### [EXERCISE TASK]
Copy the data exactly from the line that contains "return brace" through the line that contains "bpy.context.scene.collection.objects.link(empty)", keeping both end lines and leaving out everything else.
------------------------------------------------------------------------
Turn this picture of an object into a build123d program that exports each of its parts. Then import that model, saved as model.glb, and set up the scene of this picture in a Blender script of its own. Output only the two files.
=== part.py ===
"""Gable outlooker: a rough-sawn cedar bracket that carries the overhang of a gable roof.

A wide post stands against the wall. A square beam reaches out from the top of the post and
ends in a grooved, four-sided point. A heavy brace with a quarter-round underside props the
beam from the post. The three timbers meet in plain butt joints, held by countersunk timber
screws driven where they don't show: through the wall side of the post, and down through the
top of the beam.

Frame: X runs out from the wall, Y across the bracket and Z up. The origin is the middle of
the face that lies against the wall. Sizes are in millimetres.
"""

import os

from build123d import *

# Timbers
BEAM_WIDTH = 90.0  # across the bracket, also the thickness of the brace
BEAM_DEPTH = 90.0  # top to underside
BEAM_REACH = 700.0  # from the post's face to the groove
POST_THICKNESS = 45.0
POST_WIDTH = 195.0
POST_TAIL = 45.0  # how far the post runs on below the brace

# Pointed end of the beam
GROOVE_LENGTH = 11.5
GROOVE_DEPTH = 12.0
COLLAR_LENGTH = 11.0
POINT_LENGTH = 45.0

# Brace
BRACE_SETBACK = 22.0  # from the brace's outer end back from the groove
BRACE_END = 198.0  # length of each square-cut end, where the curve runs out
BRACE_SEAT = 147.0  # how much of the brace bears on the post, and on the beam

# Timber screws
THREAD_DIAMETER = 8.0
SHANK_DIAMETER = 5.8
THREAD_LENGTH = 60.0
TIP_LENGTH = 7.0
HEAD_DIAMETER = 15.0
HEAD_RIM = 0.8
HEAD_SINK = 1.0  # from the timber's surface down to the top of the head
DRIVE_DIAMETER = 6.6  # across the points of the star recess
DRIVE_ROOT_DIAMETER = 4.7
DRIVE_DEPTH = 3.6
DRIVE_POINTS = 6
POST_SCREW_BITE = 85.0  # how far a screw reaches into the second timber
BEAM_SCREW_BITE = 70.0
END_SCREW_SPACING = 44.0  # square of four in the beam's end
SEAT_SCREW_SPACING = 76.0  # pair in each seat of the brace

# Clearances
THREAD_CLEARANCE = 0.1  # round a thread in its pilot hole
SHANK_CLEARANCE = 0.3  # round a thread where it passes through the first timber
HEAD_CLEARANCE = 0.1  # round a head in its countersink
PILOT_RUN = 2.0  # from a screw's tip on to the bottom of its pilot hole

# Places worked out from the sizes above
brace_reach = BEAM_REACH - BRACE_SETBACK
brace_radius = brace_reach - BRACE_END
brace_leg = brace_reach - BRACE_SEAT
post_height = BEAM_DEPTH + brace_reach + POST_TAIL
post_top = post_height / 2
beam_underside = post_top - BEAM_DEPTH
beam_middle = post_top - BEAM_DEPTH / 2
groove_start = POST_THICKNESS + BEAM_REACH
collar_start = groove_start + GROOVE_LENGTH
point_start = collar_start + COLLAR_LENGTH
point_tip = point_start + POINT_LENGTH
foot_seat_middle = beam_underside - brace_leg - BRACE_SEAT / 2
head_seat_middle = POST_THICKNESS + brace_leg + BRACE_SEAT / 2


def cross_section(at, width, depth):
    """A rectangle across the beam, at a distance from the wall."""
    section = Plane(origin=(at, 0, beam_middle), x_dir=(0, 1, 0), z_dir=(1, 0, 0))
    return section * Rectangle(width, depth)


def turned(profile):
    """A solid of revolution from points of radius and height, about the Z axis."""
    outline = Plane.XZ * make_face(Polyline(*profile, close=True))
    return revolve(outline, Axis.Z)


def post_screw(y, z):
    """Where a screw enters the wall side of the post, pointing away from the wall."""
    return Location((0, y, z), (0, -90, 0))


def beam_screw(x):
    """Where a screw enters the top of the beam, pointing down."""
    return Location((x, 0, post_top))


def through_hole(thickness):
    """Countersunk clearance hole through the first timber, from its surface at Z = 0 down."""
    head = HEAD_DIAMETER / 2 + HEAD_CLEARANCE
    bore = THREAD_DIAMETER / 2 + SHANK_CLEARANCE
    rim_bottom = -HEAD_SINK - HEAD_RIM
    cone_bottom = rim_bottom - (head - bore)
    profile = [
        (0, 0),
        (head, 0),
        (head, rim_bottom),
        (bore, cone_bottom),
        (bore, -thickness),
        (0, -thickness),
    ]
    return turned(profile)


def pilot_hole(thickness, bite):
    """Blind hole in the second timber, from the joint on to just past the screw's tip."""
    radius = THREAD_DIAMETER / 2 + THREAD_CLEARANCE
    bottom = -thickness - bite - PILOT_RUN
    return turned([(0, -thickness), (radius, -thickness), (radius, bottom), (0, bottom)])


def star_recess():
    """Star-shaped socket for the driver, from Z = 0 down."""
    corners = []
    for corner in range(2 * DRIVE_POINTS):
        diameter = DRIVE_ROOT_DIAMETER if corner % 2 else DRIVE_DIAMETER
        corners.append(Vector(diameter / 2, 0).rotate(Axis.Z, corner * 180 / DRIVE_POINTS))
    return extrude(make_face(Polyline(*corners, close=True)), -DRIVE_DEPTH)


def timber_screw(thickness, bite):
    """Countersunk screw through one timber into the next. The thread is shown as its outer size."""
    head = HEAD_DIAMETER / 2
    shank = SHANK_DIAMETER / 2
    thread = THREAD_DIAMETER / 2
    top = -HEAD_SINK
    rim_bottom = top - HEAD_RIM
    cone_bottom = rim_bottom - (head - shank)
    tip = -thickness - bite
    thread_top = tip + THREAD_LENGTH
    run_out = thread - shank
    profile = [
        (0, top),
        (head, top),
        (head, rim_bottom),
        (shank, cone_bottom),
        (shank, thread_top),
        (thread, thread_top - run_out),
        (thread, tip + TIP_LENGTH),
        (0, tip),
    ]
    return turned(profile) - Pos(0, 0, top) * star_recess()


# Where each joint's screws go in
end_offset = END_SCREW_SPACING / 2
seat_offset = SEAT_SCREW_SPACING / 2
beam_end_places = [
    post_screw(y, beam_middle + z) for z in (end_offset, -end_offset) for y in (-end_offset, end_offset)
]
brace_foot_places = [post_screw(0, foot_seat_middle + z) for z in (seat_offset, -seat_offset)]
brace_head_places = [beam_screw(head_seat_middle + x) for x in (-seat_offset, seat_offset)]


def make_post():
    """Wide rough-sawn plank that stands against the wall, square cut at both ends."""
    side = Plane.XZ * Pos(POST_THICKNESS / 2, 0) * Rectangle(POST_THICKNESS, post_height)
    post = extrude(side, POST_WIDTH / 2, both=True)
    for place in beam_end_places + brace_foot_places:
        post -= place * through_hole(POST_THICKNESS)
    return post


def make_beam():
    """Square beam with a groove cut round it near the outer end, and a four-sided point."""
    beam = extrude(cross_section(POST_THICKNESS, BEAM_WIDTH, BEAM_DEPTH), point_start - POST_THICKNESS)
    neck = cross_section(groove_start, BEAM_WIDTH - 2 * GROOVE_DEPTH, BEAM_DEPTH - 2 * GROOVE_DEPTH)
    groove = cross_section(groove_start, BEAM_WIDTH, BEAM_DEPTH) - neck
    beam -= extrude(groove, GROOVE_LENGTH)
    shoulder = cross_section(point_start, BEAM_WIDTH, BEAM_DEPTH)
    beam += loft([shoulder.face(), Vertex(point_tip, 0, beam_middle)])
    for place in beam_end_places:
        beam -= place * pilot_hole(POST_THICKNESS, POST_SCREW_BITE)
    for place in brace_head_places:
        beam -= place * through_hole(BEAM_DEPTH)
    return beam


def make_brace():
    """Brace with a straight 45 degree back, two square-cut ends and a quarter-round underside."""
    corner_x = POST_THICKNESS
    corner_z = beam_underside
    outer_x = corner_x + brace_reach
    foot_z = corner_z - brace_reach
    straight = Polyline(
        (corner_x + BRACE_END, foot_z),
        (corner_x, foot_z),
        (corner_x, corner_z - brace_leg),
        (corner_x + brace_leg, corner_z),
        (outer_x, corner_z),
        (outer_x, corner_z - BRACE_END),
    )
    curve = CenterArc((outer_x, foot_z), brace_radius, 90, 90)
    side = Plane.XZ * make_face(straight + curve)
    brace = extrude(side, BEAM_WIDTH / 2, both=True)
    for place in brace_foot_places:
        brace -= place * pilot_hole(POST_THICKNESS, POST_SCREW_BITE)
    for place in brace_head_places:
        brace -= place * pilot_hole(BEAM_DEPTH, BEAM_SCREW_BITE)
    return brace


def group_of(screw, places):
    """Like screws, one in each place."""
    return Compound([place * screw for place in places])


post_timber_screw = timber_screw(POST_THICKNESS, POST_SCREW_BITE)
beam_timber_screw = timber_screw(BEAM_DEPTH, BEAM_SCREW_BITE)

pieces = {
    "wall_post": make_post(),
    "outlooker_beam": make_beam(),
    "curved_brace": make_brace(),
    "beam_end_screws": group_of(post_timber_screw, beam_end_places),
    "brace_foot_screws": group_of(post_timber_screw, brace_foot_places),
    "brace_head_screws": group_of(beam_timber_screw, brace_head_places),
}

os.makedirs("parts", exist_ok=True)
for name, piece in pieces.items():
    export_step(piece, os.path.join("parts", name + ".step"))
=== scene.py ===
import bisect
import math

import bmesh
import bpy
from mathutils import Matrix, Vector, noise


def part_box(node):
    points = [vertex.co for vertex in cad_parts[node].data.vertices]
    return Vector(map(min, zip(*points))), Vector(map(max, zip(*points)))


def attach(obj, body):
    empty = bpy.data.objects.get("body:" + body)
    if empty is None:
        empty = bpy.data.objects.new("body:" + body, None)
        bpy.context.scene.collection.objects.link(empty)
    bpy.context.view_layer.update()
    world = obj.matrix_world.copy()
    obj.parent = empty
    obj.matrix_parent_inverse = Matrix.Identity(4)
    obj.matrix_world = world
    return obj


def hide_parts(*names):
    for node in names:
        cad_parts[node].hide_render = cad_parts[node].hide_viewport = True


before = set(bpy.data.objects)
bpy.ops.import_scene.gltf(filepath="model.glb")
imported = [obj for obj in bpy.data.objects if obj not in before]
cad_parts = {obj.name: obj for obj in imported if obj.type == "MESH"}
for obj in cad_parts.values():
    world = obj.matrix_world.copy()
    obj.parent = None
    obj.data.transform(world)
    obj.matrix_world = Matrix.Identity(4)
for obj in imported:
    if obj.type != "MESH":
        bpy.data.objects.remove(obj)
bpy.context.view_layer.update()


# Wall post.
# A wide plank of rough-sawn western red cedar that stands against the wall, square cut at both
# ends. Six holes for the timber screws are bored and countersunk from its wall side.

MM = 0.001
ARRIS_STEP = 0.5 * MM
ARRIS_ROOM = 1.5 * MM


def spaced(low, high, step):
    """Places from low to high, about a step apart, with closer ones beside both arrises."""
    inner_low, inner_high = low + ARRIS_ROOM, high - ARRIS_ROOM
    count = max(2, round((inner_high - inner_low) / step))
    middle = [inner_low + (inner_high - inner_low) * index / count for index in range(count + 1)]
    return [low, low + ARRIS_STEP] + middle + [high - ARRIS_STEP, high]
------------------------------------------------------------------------
### [FULL ANSWER]
    return brace


def group_of(screw, places):
    """Like screws, one in each place."""
    return Compound([place * screw for place in places])


post_timber_screw = timber_screw(POST_THICKNESS, POST_SCREW_BITE)
beam_timber_screw = timber_screw(BEAM_DEPTH, BEAM_SCREW_BITE)

pieces = {
    "wall_post": make_post(),
    "outlooker_beam": make_beam(),
    "curved_brace": make_brace(),
    "beam_end_screws": group_of(post_timber_screw, beam_end_places),
    "brace_foot_screws": group_of(post_timber_screw, brace_foot_places),
    "brace_head_screws": group_of(beam_timber_screw, brace_head_places),
}

os.makedirs("parts", exist_ok=True)
for name, piece in pieces.items():
    export_step(piece, os.path.join("parts", name + ".step"))
=== scene.py ===
import bisect
import math

import bmesh
import bpy
from mathutils import Matrix, Vector, noise


def part_box(node):
    points = [vertex.co for vertex in cad_parts[node].data.vertices]
    return Vector(map(min, zip(*points))), Vector(map(max, zip(*points)))


def attach(obj, body):
    empty = bpy.data.objects.get("body:" + body)
    if empty is None:
        empty = bpy.data.objects.new("body:" + body, None)
        bpy.context.scene.collection.objects.link(empty)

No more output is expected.